Set down the lines from the one containing "obj.parent = empty" to the one containing "obj.data = obj.data.copy()", both lines included, exactly as they stand and with no other lines.

========================================

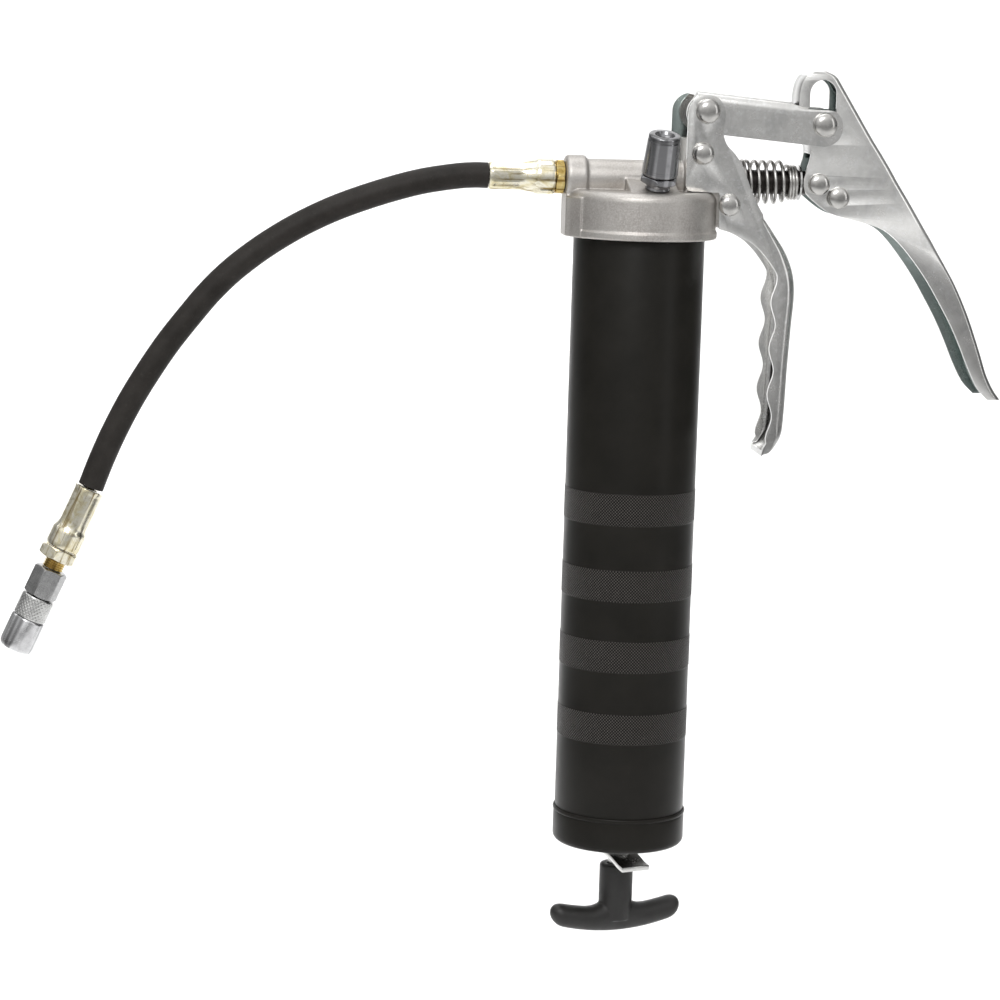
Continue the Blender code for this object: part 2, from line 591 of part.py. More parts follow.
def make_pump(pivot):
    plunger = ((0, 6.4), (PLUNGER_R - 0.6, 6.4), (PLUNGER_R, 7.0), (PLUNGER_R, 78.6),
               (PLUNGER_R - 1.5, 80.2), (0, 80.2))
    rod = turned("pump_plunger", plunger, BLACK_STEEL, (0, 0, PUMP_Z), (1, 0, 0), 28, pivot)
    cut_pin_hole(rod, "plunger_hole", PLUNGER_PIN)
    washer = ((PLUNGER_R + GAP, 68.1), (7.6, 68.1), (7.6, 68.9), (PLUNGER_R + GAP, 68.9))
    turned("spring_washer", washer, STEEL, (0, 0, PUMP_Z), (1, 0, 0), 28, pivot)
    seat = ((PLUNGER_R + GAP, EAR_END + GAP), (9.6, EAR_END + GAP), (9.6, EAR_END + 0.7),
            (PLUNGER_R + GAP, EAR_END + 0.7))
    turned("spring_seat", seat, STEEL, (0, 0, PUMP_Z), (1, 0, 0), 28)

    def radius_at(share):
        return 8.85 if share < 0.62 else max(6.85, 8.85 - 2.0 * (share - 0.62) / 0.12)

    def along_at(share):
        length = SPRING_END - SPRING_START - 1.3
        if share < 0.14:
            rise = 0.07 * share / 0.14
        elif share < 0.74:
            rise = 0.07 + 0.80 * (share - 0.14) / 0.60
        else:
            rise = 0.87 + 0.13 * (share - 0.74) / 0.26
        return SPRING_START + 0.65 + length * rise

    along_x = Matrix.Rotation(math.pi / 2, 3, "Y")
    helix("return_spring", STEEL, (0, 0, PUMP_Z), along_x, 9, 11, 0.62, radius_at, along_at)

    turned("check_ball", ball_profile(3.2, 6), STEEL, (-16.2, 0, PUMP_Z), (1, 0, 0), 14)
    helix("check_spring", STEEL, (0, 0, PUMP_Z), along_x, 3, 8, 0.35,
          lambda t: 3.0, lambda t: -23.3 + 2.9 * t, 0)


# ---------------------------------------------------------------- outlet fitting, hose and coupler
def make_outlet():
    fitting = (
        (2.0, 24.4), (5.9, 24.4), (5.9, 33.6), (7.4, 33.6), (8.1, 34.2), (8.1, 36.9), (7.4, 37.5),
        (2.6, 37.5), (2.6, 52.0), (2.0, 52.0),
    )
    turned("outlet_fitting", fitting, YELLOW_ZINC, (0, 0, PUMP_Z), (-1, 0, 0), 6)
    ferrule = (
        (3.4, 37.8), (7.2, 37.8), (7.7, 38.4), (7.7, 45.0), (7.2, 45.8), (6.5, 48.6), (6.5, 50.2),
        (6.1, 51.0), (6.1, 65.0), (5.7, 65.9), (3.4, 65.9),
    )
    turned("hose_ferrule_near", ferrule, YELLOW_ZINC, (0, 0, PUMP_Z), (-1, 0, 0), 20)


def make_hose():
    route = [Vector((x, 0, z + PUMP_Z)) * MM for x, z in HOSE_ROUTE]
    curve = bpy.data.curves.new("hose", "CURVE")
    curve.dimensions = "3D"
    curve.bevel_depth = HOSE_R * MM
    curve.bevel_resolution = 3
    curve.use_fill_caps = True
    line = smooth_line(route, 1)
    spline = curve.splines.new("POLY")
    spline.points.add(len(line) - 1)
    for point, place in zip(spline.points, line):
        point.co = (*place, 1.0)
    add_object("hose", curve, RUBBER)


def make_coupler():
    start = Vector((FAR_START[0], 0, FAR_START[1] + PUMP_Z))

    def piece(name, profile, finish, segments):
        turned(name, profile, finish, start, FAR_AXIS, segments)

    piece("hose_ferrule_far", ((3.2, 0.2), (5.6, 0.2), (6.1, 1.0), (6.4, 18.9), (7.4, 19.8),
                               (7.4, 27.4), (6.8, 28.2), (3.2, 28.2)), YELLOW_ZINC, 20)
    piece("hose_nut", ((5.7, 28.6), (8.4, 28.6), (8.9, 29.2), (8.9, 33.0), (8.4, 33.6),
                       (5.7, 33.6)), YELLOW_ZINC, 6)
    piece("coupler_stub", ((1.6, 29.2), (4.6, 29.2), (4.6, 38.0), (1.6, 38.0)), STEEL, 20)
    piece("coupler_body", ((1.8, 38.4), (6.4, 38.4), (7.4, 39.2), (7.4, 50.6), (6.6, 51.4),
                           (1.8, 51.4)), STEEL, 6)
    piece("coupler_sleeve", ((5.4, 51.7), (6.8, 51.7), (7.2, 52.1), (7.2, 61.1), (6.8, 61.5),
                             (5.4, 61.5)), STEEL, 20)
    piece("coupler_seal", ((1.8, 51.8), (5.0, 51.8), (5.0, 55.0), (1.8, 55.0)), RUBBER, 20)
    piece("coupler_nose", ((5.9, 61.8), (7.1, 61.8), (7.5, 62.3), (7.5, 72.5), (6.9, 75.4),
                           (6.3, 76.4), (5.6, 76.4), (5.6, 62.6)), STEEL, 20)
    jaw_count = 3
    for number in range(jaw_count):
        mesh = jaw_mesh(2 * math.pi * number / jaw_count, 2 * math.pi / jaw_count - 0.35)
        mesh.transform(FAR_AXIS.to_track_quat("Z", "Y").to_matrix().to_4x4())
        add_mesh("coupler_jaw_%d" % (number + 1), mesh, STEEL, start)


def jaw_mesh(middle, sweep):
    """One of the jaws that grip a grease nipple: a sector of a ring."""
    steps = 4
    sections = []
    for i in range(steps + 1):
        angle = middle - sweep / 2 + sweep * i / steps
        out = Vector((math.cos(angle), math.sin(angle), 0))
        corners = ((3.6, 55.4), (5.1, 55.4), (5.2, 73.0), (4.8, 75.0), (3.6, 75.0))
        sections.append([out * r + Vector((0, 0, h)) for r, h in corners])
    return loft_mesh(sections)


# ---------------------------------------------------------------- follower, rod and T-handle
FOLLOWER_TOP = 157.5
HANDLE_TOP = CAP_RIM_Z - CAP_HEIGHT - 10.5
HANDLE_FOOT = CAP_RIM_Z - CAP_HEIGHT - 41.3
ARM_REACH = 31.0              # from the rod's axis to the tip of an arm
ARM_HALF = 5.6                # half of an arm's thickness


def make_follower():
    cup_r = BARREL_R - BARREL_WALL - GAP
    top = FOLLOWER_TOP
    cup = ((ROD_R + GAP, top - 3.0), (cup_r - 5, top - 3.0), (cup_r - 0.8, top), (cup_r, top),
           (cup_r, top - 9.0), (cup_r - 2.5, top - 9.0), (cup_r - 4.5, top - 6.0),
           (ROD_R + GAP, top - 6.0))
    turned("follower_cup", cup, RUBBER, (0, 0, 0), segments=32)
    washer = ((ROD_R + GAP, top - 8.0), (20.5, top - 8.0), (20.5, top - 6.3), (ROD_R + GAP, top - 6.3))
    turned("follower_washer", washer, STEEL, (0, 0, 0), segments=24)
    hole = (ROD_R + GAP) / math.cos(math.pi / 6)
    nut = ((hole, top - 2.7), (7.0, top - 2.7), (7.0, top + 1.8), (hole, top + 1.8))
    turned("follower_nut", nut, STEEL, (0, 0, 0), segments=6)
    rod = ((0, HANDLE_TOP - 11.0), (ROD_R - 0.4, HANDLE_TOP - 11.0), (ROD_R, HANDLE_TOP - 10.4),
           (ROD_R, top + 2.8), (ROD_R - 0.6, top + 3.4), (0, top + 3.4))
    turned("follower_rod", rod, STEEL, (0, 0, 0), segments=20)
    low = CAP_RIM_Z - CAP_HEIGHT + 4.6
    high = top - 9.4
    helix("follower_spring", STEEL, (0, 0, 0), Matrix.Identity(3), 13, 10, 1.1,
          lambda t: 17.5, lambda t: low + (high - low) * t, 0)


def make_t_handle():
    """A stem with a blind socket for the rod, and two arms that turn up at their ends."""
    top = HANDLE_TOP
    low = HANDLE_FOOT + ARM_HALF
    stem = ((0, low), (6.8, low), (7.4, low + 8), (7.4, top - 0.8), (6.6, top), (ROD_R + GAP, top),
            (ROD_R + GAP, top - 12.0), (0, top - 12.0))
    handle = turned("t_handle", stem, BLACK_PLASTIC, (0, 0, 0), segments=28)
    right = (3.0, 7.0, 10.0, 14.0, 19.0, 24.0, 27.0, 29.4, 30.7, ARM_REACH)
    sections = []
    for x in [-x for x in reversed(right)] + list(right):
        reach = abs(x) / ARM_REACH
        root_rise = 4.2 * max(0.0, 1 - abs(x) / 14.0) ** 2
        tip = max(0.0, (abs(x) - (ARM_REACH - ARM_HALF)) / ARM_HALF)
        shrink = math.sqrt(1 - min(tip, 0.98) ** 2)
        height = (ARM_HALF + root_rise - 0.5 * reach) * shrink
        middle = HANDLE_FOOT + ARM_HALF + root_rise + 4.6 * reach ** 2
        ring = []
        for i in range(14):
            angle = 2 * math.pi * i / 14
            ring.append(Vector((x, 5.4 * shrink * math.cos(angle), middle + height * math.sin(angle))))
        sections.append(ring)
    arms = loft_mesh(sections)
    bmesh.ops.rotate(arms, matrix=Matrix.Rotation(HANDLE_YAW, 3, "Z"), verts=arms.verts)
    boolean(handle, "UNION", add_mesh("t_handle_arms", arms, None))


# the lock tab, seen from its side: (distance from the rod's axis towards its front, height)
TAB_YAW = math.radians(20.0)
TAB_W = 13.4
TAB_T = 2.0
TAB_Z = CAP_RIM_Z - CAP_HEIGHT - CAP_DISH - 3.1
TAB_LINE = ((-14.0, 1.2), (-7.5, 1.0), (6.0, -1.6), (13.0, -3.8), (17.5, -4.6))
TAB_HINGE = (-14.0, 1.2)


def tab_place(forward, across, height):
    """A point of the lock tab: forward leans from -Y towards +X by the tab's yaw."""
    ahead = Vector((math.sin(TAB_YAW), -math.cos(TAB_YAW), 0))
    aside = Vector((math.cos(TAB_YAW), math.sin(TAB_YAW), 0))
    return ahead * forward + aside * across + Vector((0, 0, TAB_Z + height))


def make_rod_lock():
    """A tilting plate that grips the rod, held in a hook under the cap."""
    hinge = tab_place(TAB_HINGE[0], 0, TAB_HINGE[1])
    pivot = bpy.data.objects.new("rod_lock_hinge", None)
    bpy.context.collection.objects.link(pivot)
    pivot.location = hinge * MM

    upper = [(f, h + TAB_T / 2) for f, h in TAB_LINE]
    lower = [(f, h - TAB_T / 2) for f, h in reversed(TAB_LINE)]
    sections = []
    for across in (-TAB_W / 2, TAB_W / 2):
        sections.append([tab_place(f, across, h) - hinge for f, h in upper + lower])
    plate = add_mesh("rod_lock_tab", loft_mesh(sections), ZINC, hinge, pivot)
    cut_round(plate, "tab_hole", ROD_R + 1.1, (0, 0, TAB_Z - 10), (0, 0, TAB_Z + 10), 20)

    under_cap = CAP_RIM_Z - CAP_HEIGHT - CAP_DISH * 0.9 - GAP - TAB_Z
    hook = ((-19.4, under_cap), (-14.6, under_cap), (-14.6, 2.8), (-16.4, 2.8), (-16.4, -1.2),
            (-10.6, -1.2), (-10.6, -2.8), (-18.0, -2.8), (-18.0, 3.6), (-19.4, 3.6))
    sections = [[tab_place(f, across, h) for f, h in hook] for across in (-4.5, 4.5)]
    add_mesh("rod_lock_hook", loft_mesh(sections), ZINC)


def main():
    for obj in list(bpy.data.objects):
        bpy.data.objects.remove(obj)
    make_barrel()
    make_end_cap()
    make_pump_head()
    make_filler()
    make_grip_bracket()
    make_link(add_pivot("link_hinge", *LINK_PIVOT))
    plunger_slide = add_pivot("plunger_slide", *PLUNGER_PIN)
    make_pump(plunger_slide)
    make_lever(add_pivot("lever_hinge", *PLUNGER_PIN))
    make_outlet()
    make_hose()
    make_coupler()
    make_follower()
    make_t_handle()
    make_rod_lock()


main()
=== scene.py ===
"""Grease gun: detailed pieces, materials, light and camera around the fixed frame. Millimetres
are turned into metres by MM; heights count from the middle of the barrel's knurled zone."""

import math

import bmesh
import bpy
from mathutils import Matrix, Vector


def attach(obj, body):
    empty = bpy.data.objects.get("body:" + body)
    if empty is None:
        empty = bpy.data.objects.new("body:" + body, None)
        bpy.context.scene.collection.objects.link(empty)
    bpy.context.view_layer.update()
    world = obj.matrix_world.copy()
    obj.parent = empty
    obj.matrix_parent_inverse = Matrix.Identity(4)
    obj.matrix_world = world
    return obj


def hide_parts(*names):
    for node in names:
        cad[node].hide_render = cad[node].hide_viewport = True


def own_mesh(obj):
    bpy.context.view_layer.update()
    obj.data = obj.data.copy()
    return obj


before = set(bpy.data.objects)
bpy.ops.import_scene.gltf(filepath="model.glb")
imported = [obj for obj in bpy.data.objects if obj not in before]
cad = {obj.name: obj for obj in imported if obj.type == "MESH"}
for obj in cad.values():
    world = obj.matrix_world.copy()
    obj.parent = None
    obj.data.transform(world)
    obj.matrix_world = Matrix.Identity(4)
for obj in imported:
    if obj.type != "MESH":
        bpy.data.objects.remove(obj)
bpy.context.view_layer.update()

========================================

=== IN RESPONSE ===
    obj.parent = empty
    obj.matrix_parent_inverse = Matrix.Identity(4)
    obj.matrix_world = world
    return obj


def hide_parts(*names):
    for node in names:
        cad[node].hide_render = cad[node].hide_viewport = True


def own_mesh(obj):
    bpy.context.view_layer.update()
    obj.data = obj.data.copy()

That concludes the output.